Records supplied:
>> Start

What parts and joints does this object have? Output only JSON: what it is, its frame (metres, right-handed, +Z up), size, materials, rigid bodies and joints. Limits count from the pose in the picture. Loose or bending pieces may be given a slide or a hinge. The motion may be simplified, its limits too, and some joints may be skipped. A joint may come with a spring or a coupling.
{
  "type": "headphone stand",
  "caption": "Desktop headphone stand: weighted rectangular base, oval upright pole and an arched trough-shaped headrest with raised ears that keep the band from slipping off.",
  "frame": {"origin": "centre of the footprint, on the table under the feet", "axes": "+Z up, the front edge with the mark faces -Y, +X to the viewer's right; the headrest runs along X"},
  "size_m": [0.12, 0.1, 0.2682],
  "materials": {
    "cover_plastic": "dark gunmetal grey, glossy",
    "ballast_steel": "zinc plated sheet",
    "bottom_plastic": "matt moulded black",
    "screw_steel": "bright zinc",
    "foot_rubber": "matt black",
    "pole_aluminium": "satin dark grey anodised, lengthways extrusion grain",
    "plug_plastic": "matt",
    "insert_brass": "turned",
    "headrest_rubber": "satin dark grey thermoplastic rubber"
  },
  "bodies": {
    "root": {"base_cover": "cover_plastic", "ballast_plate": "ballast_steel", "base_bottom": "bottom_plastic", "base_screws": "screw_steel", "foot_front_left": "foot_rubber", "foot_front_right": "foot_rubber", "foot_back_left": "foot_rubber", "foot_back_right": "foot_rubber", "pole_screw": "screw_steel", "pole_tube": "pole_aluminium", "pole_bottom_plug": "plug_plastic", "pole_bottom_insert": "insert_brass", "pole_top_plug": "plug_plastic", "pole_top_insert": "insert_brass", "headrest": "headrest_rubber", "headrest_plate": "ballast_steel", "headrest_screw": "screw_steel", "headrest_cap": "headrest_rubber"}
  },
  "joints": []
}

>> End
>> Start

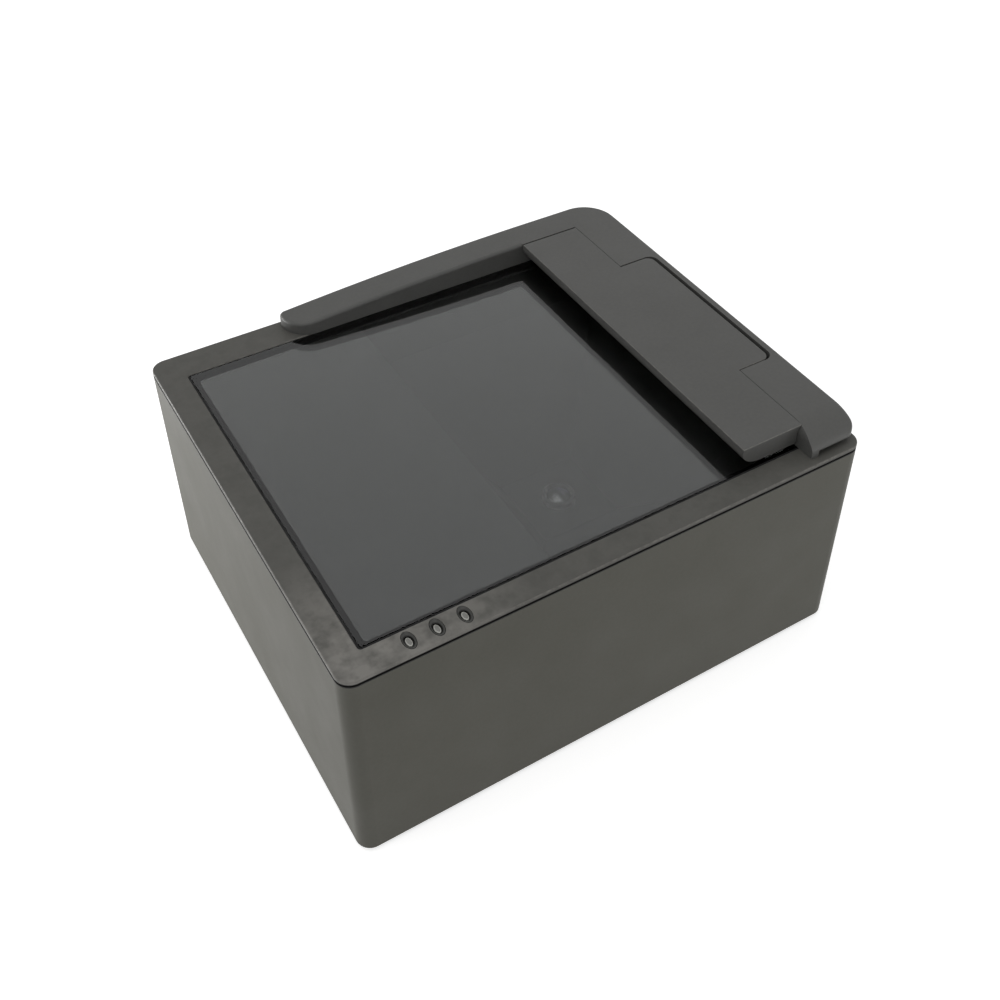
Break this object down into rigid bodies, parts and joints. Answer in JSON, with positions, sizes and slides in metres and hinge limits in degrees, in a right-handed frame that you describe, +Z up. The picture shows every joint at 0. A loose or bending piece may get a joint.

>> End
>> Start

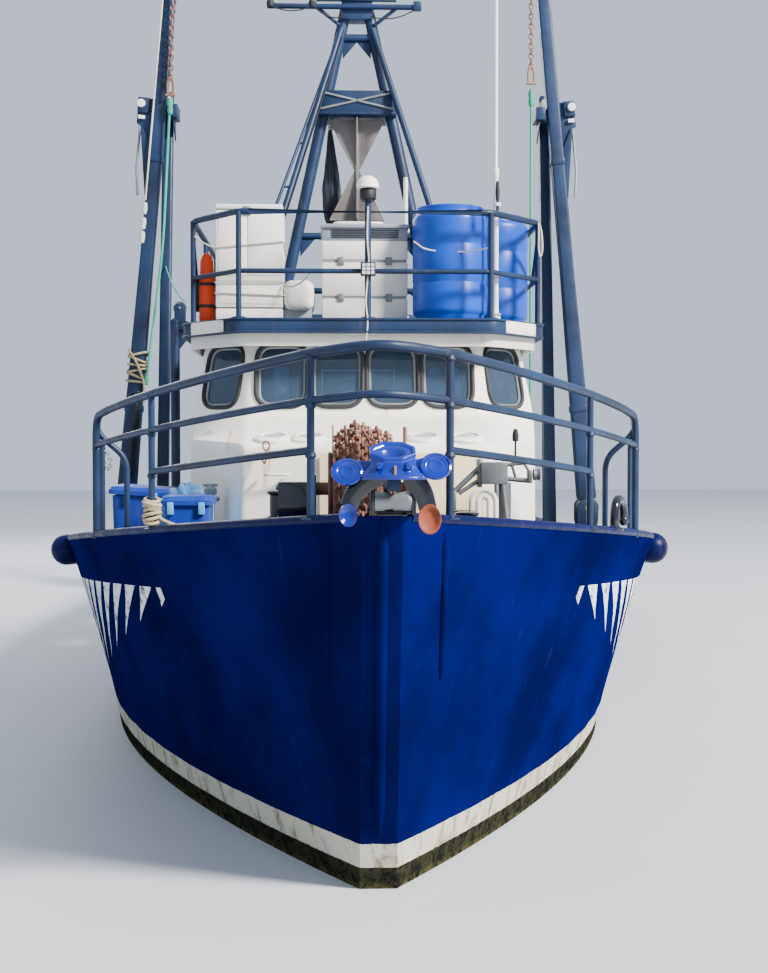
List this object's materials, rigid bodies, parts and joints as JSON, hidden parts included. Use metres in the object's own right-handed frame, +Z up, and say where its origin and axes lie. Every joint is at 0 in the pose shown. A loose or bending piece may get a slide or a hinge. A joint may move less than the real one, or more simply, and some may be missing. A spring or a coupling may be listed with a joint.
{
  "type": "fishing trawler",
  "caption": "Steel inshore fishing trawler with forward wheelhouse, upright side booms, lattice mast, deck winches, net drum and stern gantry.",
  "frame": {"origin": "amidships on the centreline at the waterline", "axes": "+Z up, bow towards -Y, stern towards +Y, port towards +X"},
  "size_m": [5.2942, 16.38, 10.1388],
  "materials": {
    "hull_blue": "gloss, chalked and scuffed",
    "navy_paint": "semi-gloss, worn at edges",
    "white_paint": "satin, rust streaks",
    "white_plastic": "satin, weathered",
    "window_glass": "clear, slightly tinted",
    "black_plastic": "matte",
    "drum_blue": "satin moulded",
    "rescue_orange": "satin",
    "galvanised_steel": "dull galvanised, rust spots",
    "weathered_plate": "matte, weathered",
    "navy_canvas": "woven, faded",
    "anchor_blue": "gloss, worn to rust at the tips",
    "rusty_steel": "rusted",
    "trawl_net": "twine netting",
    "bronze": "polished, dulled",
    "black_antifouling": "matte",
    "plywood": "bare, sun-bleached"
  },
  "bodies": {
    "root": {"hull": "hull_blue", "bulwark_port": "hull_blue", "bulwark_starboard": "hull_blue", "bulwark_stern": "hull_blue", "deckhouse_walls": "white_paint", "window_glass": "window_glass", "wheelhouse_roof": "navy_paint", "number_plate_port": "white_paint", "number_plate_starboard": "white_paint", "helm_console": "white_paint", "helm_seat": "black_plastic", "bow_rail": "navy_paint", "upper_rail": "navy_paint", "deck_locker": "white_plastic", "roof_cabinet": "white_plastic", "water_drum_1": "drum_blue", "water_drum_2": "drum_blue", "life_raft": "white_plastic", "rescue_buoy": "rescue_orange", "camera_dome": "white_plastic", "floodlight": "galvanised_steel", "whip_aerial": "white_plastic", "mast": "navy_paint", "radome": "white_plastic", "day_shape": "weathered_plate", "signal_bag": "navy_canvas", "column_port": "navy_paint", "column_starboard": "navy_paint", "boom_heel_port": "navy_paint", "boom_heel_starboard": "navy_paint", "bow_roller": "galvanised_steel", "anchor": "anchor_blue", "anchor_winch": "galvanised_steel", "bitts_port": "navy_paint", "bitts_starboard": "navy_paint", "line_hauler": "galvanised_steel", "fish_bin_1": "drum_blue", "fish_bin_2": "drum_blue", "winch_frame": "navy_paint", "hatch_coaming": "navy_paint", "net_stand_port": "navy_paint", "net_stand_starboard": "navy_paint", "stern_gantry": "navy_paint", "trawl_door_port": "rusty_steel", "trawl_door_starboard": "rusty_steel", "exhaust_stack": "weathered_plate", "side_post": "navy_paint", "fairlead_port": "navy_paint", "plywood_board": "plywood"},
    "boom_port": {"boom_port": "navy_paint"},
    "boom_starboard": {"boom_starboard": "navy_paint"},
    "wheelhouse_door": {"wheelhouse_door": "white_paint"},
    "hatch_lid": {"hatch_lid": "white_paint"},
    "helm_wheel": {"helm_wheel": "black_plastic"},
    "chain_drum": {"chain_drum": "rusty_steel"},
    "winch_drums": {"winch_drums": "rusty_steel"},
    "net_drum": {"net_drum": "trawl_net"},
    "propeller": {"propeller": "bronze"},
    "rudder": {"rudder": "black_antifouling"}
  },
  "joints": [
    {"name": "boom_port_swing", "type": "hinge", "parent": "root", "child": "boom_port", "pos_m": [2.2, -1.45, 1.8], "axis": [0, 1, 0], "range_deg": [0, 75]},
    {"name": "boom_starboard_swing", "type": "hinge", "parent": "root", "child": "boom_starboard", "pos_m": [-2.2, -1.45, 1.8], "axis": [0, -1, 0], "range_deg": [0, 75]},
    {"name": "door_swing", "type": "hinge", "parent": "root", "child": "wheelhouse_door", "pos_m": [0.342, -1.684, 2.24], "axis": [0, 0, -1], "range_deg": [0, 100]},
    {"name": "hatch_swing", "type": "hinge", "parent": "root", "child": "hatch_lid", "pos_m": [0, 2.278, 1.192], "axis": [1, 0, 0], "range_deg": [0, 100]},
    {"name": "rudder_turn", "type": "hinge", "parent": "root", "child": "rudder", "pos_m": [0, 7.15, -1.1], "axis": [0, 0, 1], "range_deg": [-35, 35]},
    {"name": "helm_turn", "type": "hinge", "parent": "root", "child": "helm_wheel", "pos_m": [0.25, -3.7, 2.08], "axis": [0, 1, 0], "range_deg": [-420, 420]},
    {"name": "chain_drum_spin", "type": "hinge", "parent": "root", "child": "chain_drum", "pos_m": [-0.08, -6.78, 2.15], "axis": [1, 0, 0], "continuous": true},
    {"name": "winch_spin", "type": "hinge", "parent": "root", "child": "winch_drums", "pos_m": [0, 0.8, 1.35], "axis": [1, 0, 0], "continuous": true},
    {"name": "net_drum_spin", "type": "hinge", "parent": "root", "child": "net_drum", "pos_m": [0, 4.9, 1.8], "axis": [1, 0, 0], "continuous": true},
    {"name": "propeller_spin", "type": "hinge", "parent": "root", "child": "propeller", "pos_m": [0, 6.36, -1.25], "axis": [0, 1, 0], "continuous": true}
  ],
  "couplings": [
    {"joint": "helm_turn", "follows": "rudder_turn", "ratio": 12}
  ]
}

>> End

The request: Whenever "rigid" turns up in a line, pick that line out.

Answer in full:
What parts and joints does this object have? Output only JSON: what it is, its frame (metres, right-handed, +Z up), size, materials, rigid bodies and joints. Limits count from the pose in the picture. Loose or bending pieces may be given a slide or a hinge. The motion may be simplified, its limits too, and some joints may be skipped. A joint may come with a spring or a coupling.
Break this object down into rigid bodies, parts and joints. Answer in JSON, with positions, sizes and slides in metres and hinge limits in degrees, in a right-handed frame that you describe, +Z up. The picture shows every joint at 0. A loose or bending piece may get a joint.
List this object's materials, rigid bodies, parts and joints as JSON, hidden parts included. Use metres in the object's own right-handed frame, +Z up, and say where its origin and axes lie. Every joint is at 0 in the pose shown. A loose or bending piece may get a slide or a hinge. A joint may move less than the real one, or more simply, and some may be missing. A spring or a coupling may be listed with a joint.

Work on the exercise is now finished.